▸ REQUIREMENT: Print each line exactly as it is given.

▸ SOURCE MATERIAL:
>>
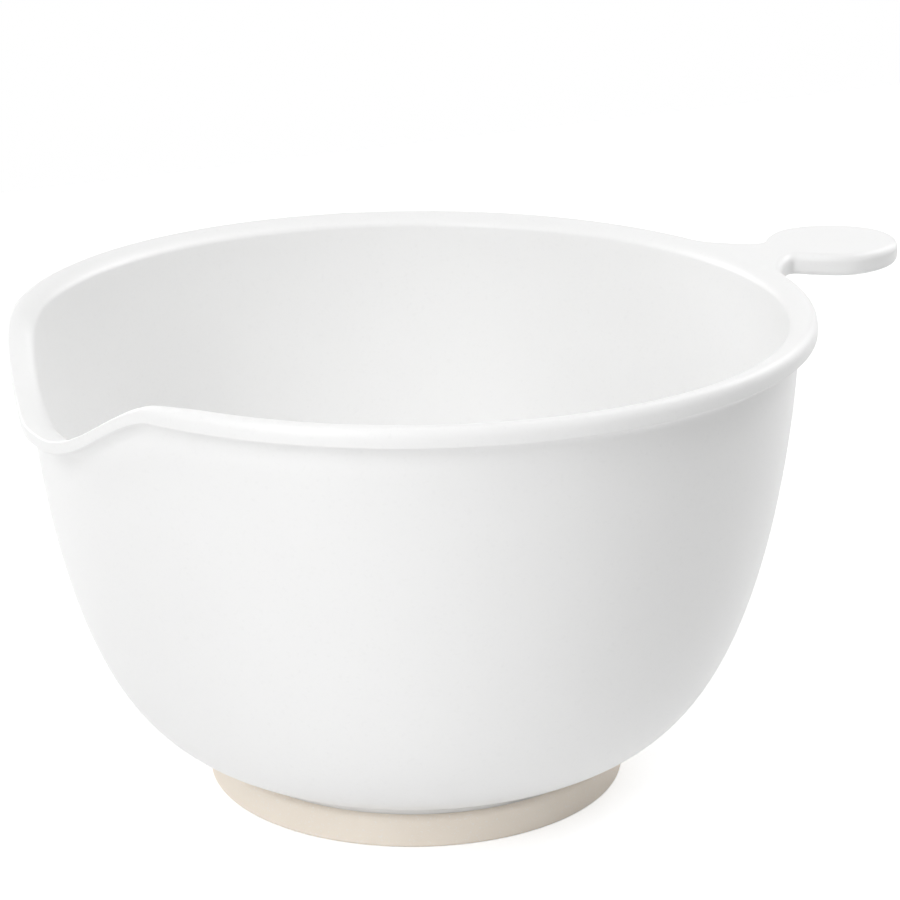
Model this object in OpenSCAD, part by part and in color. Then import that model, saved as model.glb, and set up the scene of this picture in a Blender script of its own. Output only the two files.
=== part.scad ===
// Melamine mixing bowl with a pouring spout, a tongue handle and a rubber base ring.
// The ring stands on Z = 0 and the bowl's axis is Z.
// The handle points along +X and the spout along -X, so the bowl is the same on both sides of Y = 0.

/* [Bowl] */
// Diameter across the rim, without the handle
rim_d = 242; // [190:1:300]
// Height from the table to the crown of the rim
bowl_h = 148.9; // [115:0.1:200]
// Thickness of the side wall
wall_t = 3.2; // [2.4:0.1:4.5]
// Thickness of the floor in its middle
floor_t = 3.2; // [2.4:0.1:5]
// Height of the underside of the floor above the table
floor_z = 10.6; // [10:0.1:16]
// Height at which the curve of the side would close below the floor
belly_z = 9.4; // [8:0.1:9.8]

/* [Rim] */
// How far the rim stands out from the side wall
rim_overhang = 5.3; // [3:0.1:8]
// Height of the straight edge of the rim, with its lower rounding
rim_edge_h = 2.8; // [2:0.1:6]
// Height over which the edge of the rim turns into its crown
rim_crown_h = 3.8; // [1:0.1:4.4]
// Width over which it does, from the edge to the highest line of the crown
rim_crown_w = 4; // [1:0.1:4.4]
// Rounding of the lower edge of the rim
rim_low_r = 0.7; // [0.3:0.1:1.2]
// Height over which the crown turns down into the inside wall
rim_inner_h = 4.2; // [2:0.1:6]
// Rounding between the side wall and the underside of the rim
rim_under_r = 3.8; // [0.5:0.1:4.4]

/* [Spout] */
// How far the rim dips in the middle of the spout
spout_dip = 19; // [8:0.5:28]
// Length along the rim over which it dips
spout_w = 109; // [80:1:140]
// Length along the rim of the level bottom of the dip
spout_flat_w = 9; // [0:1:40]
// Length along the rim over which its crown fades at each shoulder of the spout
spout_fade_w = 35; // [10:1:40]
// How far the lip stands out from the wall beside the middle of the spout
spout_overhang = 4.9; // [2:0.1:8]
// How much further the lip reaches in the middle of the spout
spout_reach = 2; // [0:0.1:5]
// Height of the straight edge of the lip in the spout, with its lower rounding
spout_edge_h = 3.4; // [2:0.1:5]
// Rounding of the top edge of the lip in the spout
spout_crown_r = 0.5; // [0.4:0.1:2]
// Height over which the lip turns down into the inside wall in the spout
spout_inner_h = 6.3; // [3:0.1:8]

/* [Handle] */
// Length of the handle from the rim to its tip
handle_len = 55.5; // [50:0.5:80]
// Width of the handle's broad end
handle_w = 40.8; // [32:0.2:52]
// Length of the rounded end of the handle
handle_end_len = 24.5; // [16:0.5:28]
// Width of the neck of the handle
neck_w = 19.4; // [14:0.2:26]
// Distance of the neck from the rim
neck_len = 11.5; // [9:0.5:16]
// Width of the handle's root where it leaves the rim
root_w = 50; // [36:1:60]
// Thickness of the handle
handle_t = 7.2; // [5:0.1:9]
// How far the handle's top lies below the crown of the rim
handle_drop = 0; // [0:0.1:3]
// Rounding of the handle's upper edge
handle_edge_r = 2.6; // [1:0.1:2.6]
// Rounding of the handle's lower edge
handle_low_r = 1.8; // [0.5:0.1:2.3]

/* [Foot] */
// Outer diameter of the foot
foot_d = 123; // [100:1:150]
// Thickness of the foot's wall
foot_t = 4.5; // [3:0.1:7]
// Depth of the groove that holds the base ring
groove_depth = 0.6; // [0.3:0.1:1]
// Height of the groove that holds the base ring
groove_h = 2.4; // [1.5:0.1:3]

/* [Base ring] */
// Height of the base ring
ring_h = 9.5; // [8:0.1:10]
// How much narrower the ring's band is at its top than at its foot, in radius
ring_taper = 0.5; // [0:0.1:1.2]
// Thickness of the ring's band outside the foot
ring_t = 3.1; // [2:0.1:4.5]
// Thickness of the ring's lip under the foot
ring_lip_t = 1.8; // [1:0.1:3]
// How far the ring's lip reaches in beyond the foot's wall
ring_lip_in = 1.5; // [0.5:0.1:4]
// Rounding of the ring's outer edges
ring_edge_r = 0.9; // [0.4:0.1:1.4]
// Gap between the ring's band and the foot
ring_gap = 0.05; // [0.02:0.01:0.2]

/* [Hidden] */
$fn = 180;

// Powers of the superellipse that shapes the side, and of the cosine that shapes the dip
belly_power = 1.657;
side_power = 5.37;
dip_power = 1.55;
// Power with which the reach of the lip gathers in the middle of the spout
reach_power = 6;
// Shares of the crown's height, of its width and again of its height that bend its curve,
// for the domed rim and for the round edge of the handle
dome_shares = [0.35, 0.5, 0.06];
round_shares = [0.552, 0.448, 0];
// Shares of the width and the height that bend the turn into the inside wall, plain and in the spout
rim_turn_shares = [0.55, 0.55];
spout_turn_shares = [0.74, 0.5];
// Share of the underside of the rim that its rounding may take
under_share = 0.9;
// Shares of the root's and the widening's length over which the handle's outline bends
root_bend_share = 0.36;
neck_bend_share = 0.22;
broad_bend_share = 0.55;

// Columns round the bowl: half of the handle's root, each plain side and half of the spout
root_columns = 5;
plain_columns = 32;
spout_columns = 17;
// Rows of the wall, outside and inside, rows of the floor inside, and steps of the rim's roundings
wall_rows = 14;
floor_rows = 3;
under_steps = 3;
low_steps = 2;
crown_steps = 5;
turn_steps = 5;
// Power with which the floor's rows draw together towards its middle
floor_row_power = 3;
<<
▸ THE SOLUTION:
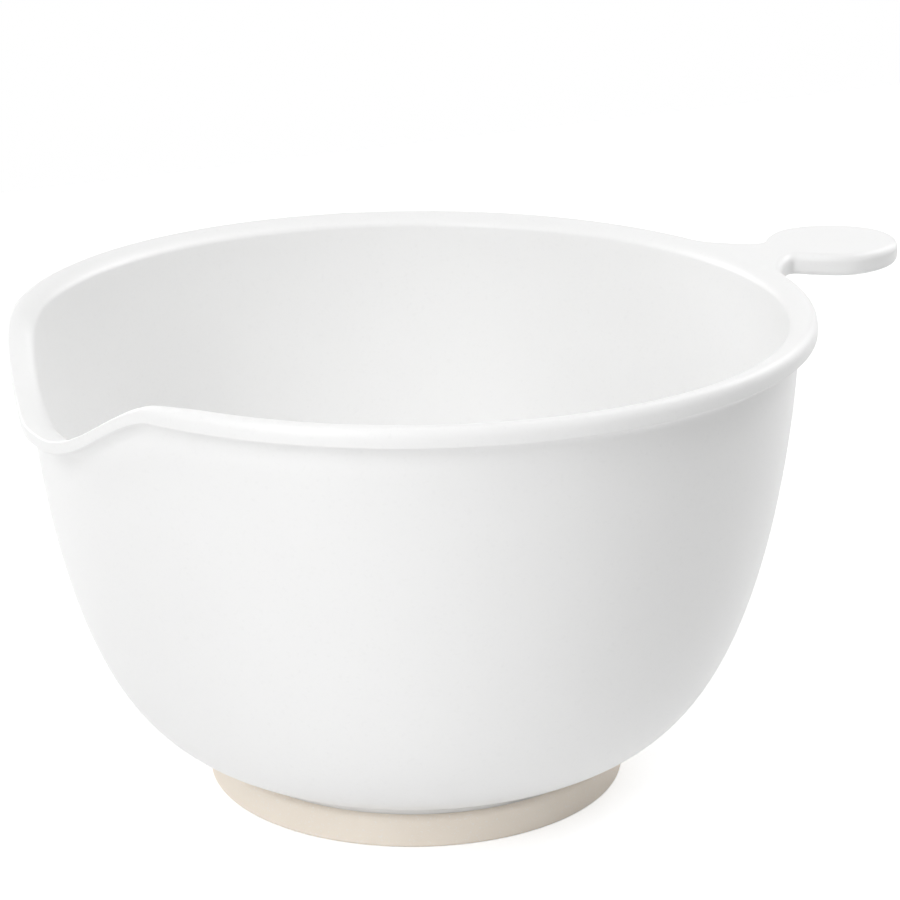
Model this object in OpenSCAD, part by part and in color. Then import that model, saved as model.glb, and set up the scene of this picture in a Blender script of its own. Output only the two files.
=== part.scad ===
// Melamine mixing bowl with a pouring spout, a tongue handle and a rubber base ring.
// The ring stands on Z = 0 and the bowl's axis is Z.
// The handle points along +X and the spout along -X, so the bowl is the same on both sides of Y = 0.

/* [Bowl] */
// Diameter across the rim, without the handle
rim_d = 242; // [190:1:300]
// Height from the table to the crown of the rim
bowl_h = 148.9; // [115:0.1:200]
// Thickness of the side wall
wall_t = 3.2; // [2.4:0.1:4.5]
// Thickness of the floor in its middle
floor_t = 3.2; // [2.4:0.1:5]
// Height of the underside of the floor above the table
floor_z = 10.6; // [10:0.1:16]
// Height at which the curve of the side would close below the floor
belly_z = 9.4; // [8:0.1:9.8]

/* [Rim] */
// How far the rim stands out from the side wall
rim_overhang = 5.3; // [3:0.1:8]
// Height of the straight edge of the rim, with its lower rounding
rim_edge_h = 2.8; // [2:0.1:6]
// Height over which the edge of the rim turns into its crown
rim_crown_h = 3.8; // [1:0.1:4.4]
// Width over which it does, from the edge to the highest line of the crown
rim_crown_w = 4; // [1:0.1:4.4]
// Rounding of the lower edge of the rim
rim_low_r = 0.7; // [0.3:0.1:1.2]
// Height over which the crown turns down into the inside wall
rim_inner_h = 4.2; // [2:0.1:6]
// Rounding between the side wall and the underside of the rim
rim_under_r = 3.8; // [0.5:0.1:4.4]

/* [Spout] */
// How far the rim dips in the middle of the spout
spout_dip = 19; // [8:0.5:28]
// Length along the rim over which it dips
spout_w = 109; // [80:1:140]
// Length along the rim of the level bottom of the dip
spout_flat_w = 9; // [0:1:40]
// Length along the rim over which its crown fades at each shoulder of the spout
spout_fade_w = 35; // [10:1:40]
// How far the lip stands out from the wall beside the middle of the spout
spout_overhang = 4.9; // [2:0.1:8]
// How much further the lip reaches in the middle of the spout
spout_reach = 2; // [0:0.1:5]
// Height of the straight edge of the lip in the spout, with its lower rounding
spout_edge_h = 3.4; // [2:0.1:5]
// Rounding of the top edge of the lip in the spout
spout_crown_r = 0.5; // [0.4:0.1:2]
// Height over which the lip turns down into the inside wall in the spout
spout_inner_h = 6.3; // [3:0.1:8]

/* [Handle] */
// Length of the handle from the rim to its tip
handle_len = 55.5; // [50:0.5:80]
// Width of the handle's broad end
handle_w = 40.8; // [32:0.2:52]
// Length of the rounded end of the handle
handle_end_len = 24.5; // [16:0.5:28]
// Width of the neck of the handle
neck_w = 19.4; // [14:0.2:26]
// Distance of the neck from the rim
neck_len = 11.5; // [9:0.5:16]
// Width of the handle's root where it leaves the rim
root_w = 50; // [36:1:60]
// Thickness of the handle
handle_t = 7.2; // [5:0.1:9]
// How far the handle's top lies below the crown of the rim
handle_drop = 0; // [0:0.1:3]
// Rounding of the handle's upper edge
handle_edge_r = 2.6; // [1:0.1:2.6]
// Rounding of the handle's lower edge
handle_low_r = 1.8; // [0.5:0.1:2.3]

/* [Foot] */
// Outer diameter of the foot
foot_d = 123; // [100:1:150]
// Thickness of the foot's wall
foot_t = 4.5; // [3:0.1:7]
// Depth of the groove that holds the base ring
groove_depth = 0.6; // [0.3:0.1:1]
// Height of the groove that holds the base ring
groove_h = 2.4; // [1.5:0.1:3]

/* [Base ring] */
// Height of the base ring
ring_h = 9.5; // [8:0.1:10]
// How much narrower the ring's band is at its top than at its foot, in radius
ring_taper = 0.5; // [0:0.1:1.2]
// Thickness of the ring's band outside the foot
ring_t = 3.1; // [2:0.1:4.5]
// Thickness of the ring's lip under the foot
ring_lip_t = 1.8; // [1:0.1:3]
// How far the ring's lip reaches in beyond the foot's wall
ring_lip_in = 1.5; // [0.5:0.1:4]
// Rounding of the ring's outer edges
ring_edge_r = 0.9; // [0.4:0.1:1.4]
// Gap between the ring's band and the foot
ring_gap = 0.05; // [0.02:0.01:0.2]

/* [Hidden] */
$fn = 180;

// Powers of the superellipse that shapes the side, and of the cosine that shapes the dip
belly_power = 1.657;
side_power = 5.37;
dip_power = 1.55;
// Power with which the reach of the lip gathers in the middle of the spout
reach_power = 6;
// Shares of the crown's height, of its width and again of its height that bend its curve,
// for the domed rim and for the round edge of the handle
dome_shares = [0.35, 0.5, 0.06];
round_shares = [0.552, 0.448, 0];
// Shares of the width and the height that bend the turn into the inside wall, plain and in the spout
rim_turn_shares = [0.55, 0.55];
spout_turn_shares = [0.74, 0.5];
// Share of the underside of the rim that its rounding may take
under_share = 0.9;
// Shares of the root's and the widening's length over which the handle's outline bends
root_bend_share = 0.36;
neck_bend_share = 0.22;
broad_bend_share = 0.55;

// Columns round the bowl: half of the handle's root, each plain side and half of the spout
root_columns = 5;
plain_columns = 32;
spout_columns = 17;
// Rows of the wall, outside and inside, rows of the floor inside, and steps of the rim's roundings
wall_rows = 14;
floor_rows = 3;
under_steps = 3;
low_steps = 2;
crown_steps = 5;
turn_steps = 5;
// Power with which the floor's rows draw together towards its middle
floor_row_power = 3;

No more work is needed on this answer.